- Task to carry out
Copy exactly the lines from the one containing "at its end." to the one containing "from mathutils import Matrix, Vector", both lines included, and nothing else.

- Data block

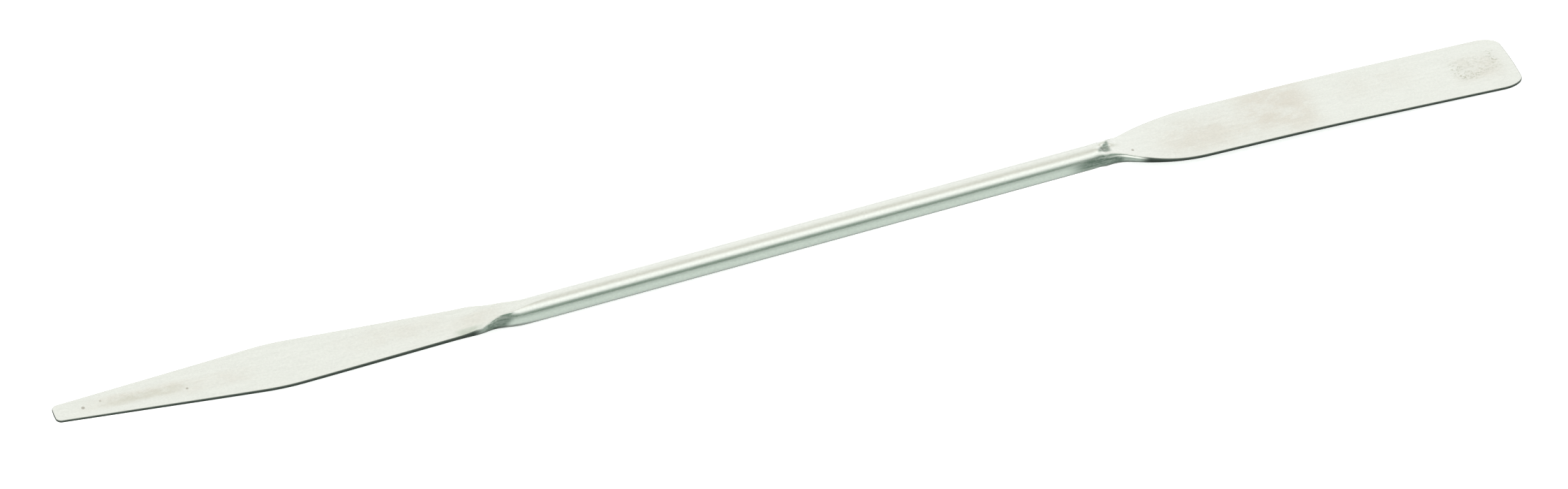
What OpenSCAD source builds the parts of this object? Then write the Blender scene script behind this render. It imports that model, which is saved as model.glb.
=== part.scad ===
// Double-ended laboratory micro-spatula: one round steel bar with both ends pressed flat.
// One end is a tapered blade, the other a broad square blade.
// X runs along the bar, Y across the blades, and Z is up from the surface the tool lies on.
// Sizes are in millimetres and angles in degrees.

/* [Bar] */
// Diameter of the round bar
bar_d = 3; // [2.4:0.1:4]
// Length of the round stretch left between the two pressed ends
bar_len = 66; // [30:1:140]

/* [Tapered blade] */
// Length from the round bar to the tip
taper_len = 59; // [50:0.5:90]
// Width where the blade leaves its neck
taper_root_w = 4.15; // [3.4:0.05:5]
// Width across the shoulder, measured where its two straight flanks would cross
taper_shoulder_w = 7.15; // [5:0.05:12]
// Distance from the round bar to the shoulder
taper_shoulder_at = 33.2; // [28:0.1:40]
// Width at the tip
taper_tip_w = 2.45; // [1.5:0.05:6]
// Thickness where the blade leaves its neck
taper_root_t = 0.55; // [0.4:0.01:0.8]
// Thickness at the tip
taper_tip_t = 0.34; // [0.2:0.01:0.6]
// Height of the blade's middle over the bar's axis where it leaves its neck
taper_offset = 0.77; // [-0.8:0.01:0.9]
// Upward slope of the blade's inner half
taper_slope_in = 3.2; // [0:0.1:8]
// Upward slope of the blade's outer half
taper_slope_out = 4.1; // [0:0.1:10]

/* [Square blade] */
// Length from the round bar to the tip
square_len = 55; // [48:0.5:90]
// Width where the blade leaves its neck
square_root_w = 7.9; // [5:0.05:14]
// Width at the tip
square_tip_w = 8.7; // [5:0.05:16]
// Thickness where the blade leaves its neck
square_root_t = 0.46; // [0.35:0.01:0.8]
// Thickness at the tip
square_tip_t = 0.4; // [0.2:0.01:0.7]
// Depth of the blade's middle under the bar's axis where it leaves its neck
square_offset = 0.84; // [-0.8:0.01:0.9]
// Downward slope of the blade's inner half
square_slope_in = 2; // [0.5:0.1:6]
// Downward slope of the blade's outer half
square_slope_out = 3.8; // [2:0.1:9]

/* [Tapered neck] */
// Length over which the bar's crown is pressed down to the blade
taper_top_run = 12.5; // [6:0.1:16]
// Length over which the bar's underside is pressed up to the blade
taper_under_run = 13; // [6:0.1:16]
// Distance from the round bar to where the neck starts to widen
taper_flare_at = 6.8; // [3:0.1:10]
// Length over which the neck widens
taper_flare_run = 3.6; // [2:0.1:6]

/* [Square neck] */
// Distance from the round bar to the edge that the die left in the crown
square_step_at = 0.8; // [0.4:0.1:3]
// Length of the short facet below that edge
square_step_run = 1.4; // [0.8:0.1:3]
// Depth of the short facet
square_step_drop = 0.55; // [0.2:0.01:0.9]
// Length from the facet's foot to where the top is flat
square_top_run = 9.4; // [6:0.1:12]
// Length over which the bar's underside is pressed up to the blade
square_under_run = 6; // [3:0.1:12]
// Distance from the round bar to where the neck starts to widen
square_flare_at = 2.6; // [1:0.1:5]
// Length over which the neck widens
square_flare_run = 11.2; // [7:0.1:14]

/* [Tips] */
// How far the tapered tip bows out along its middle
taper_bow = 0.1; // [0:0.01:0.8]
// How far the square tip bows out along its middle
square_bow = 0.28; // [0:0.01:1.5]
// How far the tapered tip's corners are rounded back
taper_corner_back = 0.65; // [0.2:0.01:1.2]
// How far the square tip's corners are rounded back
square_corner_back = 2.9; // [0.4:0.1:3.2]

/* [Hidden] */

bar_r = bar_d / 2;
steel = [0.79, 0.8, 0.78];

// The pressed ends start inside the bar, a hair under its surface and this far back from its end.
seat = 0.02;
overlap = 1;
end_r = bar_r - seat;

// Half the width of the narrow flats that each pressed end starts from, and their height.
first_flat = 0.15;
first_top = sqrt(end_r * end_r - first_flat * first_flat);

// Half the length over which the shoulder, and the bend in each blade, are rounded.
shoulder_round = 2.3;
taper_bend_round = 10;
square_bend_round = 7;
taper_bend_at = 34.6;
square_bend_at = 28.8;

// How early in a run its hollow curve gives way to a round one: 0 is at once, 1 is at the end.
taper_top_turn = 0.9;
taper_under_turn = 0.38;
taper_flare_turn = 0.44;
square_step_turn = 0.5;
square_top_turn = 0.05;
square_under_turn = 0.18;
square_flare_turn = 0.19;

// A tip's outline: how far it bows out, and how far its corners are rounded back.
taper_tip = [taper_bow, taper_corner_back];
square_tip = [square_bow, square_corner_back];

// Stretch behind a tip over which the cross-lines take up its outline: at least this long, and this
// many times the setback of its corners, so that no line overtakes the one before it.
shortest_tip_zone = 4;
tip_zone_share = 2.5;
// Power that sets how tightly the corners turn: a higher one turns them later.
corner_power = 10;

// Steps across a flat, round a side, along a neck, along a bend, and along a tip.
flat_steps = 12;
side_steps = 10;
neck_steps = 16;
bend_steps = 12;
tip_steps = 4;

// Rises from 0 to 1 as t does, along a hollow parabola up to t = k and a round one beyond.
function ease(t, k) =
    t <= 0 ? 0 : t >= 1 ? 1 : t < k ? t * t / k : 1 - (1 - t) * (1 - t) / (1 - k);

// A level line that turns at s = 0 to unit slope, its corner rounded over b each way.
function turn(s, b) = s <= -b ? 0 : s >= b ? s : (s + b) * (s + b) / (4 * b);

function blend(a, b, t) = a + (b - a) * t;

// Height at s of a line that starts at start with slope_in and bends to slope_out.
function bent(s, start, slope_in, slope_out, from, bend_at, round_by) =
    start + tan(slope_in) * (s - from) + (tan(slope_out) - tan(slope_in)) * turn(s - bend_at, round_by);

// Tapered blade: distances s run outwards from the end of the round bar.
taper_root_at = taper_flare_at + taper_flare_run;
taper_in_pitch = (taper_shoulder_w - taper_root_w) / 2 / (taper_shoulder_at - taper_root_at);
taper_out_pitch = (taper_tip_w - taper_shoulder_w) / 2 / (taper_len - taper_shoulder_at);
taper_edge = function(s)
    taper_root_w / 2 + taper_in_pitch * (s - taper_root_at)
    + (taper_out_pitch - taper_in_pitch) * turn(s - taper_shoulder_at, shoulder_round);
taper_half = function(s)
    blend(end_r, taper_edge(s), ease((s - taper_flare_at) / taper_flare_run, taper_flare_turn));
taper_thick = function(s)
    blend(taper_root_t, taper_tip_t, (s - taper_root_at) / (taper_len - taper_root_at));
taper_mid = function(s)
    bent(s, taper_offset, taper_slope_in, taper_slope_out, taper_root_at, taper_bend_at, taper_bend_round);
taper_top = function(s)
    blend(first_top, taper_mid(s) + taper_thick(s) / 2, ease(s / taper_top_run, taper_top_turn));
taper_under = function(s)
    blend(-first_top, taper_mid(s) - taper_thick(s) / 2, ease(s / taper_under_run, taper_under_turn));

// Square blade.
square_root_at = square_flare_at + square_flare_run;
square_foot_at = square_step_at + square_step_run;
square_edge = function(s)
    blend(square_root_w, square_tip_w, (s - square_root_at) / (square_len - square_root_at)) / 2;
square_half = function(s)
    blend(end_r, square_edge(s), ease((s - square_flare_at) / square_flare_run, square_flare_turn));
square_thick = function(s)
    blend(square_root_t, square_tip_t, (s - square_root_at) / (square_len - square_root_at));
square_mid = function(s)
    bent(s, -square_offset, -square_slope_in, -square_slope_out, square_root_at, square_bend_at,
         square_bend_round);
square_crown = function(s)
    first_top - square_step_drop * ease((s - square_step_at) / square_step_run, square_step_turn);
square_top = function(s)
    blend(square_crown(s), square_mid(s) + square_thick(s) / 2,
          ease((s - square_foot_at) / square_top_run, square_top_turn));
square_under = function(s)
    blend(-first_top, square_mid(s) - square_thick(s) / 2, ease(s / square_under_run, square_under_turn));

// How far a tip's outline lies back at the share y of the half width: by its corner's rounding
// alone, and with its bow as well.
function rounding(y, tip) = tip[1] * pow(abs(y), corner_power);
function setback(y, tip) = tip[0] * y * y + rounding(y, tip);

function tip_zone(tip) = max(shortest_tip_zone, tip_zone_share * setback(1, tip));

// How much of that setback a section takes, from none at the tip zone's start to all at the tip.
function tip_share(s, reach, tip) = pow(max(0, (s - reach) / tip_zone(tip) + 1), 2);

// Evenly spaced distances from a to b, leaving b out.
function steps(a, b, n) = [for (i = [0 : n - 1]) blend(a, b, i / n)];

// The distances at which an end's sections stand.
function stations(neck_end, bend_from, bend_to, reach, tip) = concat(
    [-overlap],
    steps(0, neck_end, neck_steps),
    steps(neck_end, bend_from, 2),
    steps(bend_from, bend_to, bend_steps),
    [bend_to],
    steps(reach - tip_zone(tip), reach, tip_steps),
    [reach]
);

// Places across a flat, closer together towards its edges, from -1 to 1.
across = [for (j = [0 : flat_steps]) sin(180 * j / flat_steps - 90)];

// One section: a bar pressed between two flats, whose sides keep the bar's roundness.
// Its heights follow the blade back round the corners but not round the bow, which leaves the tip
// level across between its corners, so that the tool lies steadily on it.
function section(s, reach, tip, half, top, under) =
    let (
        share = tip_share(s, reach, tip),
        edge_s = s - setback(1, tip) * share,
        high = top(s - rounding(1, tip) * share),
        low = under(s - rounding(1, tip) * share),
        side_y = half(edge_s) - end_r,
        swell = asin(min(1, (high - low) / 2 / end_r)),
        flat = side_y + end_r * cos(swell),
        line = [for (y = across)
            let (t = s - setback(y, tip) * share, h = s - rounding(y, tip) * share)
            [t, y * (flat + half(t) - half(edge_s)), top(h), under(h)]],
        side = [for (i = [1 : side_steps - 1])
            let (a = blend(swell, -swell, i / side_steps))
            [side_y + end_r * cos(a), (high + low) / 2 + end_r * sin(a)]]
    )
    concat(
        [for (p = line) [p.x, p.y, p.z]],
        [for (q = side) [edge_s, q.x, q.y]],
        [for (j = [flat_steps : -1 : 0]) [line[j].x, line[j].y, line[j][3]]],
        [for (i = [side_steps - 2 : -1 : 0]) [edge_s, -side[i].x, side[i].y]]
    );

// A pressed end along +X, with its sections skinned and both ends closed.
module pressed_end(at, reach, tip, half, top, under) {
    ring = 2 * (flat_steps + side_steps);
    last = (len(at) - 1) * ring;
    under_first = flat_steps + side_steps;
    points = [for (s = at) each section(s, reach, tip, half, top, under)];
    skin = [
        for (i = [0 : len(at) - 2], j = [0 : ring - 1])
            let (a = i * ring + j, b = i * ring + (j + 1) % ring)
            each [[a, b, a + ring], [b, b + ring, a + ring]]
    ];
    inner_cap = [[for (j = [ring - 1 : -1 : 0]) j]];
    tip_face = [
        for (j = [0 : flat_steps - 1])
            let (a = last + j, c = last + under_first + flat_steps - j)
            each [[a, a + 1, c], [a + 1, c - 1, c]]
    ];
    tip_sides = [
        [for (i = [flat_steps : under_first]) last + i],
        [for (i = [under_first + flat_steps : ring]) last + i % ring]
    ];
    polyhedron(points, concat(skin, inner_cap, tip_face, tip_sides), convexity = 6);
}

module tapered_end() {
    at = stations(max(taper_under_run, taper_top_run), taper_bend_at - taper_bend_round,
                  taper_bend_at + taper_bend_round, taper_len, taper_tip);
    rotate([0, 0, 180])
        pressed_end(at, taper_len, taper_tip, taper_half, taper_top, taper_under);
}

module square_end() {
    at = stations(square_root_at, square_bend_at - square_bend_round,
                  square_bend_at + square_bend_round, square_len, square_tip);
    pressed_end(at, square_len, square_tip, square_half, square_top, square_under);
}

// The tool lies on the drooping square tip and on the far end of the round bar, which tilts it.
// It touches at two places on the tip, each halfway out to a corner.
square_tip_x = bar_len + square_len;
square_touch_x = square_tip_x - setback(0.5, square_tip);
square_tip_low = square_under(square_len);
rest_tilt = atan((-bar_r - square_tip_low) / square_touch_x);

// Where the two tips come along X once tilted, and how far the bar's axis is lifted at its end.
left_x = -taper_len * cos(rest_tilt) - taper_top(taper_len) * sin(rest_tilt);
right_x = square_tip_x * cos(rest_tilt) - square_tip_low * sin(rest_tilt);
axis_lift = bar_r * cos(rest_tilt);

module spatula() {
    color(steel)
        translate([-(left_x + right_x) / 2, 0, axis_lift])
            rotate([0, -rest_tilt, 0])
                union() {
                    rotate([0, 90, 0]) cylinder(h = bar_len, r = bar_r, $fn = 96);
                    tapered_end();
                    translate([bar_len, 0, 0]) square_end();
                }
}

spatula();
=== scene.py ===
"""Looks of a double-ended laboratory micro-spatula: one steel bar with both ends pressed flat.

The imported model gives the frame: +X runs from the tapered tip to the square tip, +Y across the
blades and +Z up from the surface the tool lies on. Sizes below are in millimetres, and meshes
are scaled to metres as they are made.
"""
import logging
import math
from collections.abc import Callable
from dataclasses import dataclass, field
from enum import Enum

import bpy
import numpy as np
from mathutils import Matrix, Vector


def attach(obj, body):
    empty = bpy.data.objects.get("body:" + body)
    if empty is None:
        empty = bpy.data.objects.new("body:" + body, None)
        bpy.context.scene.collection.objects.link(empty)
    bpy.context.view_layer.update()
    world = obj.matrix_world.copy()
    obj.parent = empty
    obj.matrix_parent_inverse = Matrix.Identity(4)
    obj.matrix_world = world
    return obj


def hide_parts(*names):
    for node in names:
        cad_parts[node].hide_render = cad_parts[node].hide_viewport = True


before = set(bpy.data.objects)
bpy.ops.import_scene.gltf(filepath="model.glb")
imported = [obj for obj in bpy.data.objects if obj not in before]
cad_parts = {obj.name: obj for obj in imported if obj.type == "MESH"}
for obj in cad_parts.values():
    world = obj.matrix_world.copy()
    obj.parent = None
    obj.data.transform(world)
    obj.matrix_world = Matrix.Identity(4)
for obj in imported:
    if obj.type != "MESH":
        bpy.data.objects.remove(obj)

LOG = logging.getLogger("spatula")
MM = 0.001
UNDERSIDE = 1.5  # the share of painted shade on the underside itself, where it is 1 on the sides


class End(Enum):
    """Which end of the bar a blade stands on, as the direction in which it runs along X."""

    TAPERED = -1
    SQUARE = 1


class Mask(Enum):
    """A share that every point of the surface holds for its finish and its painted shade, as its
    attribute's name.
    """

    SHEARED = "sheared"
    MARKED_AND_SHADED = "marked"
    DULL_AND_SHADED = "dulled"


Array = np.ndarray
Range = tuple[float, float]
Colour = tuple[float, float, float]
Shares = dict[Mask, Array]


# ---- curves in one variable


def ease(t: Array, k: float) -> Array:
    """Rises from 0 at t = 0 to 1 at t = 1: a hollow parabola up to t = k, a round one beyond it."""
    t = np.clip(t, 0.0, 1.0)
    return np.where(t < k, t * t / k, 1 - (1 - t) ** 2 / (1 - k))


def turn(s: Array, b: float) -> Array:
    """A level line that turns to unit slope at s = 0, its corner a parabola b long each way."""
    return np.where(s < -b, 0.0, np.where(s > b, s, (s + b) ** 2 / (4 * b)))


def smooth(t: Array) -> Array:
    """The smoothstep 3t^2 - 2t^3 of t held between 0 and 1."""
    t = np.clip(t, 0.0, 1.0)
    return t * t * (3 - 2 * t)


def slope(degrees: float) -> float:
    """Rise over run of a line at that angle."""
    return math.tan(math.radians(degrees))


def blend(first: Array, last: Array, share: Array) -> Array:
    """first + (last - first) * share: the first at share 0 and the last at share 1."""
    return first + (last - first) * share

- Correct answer
// Where the two tips come along X once tilted, and how far the bar's axis is lifted at its end.
left_x = -taper_len * cos(rest_tilt) - taper_top(taper_len) * sin(rest_tilt);
right_x = square_tip_x * cos(rest_tilt) - square_tip_low * sin(rest_tilt);
axis_lift = bar_r * cos(rest_tilt);

module spatula() {
    color(steel)
        translate([-(left_x + right_x) / 2, 0, axis_lift])
            rotate([0, -rest_tilt, 0])
                union() {
                    rotate([0, 90, 0]) cylinder(h = bar_len, r = bar_r, $fn = 96);
                    tapered_end();
                    translate([bar_len, 0, 0]) square_end();
                }
}

spatula();
=== scene.py ===
"""Looks of a double-ended laboratory micro-spatula: one steel bar with both ends pressed flat.

The imported model gives the frame: +X runs from the tapered tip to the square tip, +Y across the
blades and +Z up from the surface the tool lies on. Sizes below are in millimetres, and meshes
are scaled to metres as they are made.
"""
import logging
import math
from collections.abc import Callable
from dataclasses import dataclass, field
from enum import Enum

import bpy
import numpy as np
from mathutils import Matrix, Vector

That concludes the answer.